From the seeds of enjoyment, passions grow

Earlier this year, a colleague posted an MSN Money article link to the CDANZ LinkedIn group about an interview with Mark Cuban, about how passion led people astray in seeking career fulfilment. This thread sparked a lot of very interesting discussion, which led me to write this article.

When I read the interview (Clifford, 21 February 2018), I thought that Mr Cuban could only be talking about passion, he just didn't recognise that that was what he was talking about. The entire interview resonated with passion. For example, "when you look at where you put in your time, where you put in your effort, that tends to be the things that you are good at" can only be about passion. However, to get good at something, we need to be passionate about it: we don't do what we don't like.
I think Mr Cuban undermined his own argument.

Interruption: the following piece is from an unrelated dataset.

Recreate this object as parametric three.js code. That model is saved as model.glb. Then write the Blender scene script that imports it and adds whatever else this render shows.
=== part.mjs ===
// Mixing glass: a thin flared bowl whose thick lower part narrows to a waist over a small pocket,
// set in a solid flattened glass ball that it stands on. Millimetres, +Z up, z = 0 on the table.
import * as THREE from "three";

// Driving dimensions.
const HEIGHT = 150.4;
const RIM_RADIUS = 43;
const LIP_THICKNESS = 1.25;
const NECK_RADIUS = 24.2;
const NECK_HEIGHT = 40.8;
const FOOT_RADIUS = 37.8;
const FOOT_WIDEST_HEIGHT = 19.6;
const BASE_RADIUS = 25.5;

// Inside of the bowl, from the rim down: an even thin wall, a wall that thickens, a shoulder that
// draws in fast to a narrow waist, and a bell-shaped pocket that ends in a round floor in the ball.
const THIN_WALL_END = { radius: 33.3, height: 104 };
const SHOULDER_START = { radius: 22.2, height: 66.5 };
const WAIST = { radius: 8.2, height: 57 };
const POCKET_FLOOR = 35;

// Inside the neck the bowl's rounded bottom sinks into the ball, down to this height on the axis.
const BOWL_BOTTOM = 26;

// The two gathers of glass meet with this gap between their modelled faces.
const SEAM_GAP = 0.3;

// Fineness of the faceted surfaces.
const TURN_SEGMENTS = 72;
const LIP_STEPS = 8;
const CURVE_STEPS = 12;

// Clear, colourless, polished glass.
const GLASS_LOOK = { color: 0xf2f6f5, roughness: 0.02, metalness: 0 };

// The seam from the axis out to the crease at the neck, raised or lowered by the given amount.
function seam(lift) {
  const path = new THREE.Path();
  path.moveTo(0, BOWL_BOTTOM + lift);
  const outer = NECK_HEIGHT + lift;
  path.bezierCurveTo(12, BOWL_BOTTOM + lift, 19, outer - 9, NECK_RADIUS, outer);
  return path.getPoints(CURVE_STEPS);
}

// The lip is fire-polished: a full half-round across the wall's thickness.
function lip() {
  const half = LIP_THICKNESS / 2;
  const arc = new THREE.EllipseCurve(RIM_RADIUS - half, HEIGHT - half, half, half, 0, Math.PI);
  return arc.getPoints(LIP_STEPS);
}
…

Another quote was "When you are good at something, you enjoy it, says Cuban. The effort and skill snowball" (Clifford, 21 February 2018). To get to that 'expert' place, we have to have kept at things daily, weekly, monthly, yearly for a long time. The original research by K. Anders Ericsson in 1993 stated between 10,000 and 20,000 hours (2012) are needed to obtain that expertise. His paper was taken by Malcolm Gladwell and rather simplified for 'Outliers'. Again, it is not human nature to persevere at what doesn't reward us in some way, or what we don't enjoy.


When considering rewards, let me tell you a short story. I have a high school friend who has scraped by since Uni - Fine Arts - as an artist. She is happy as a clam. When a relative died and left her a little money, she invested it in her art: she went back to Uni to do her Masters. She is experimenting with the idea of a PhD. In Art. Income or economics have not influenced her choice of career. She has, where necessity has required it, had a job... to fund her career.

Of course, enjoyment is much cooler than passion, but we get to passion through enjoyment and skill-building. Enjoyment works as a base to develop passions from. And if we have no clear 'passion'? Explore enjoyment, skills inventories, and values inventories with a career practitioner!


Another colleague of mine, Mike Dooley, made the following interesting point in the thread:
"if someone does not at least try to follow their passion, then they may instead be lead by another's passion; they risk becoming the means to someone else's ends. That is not something that we should encourage in the careers field".

A very valid point, and one we should, as practitioners, be alert to: exploring with our client who has influenced them, and what drives that influence.

However, passion is - in my opinion - a requirement for those who want a career over a job. Fostered from the seed of enjoyment, our passions grow.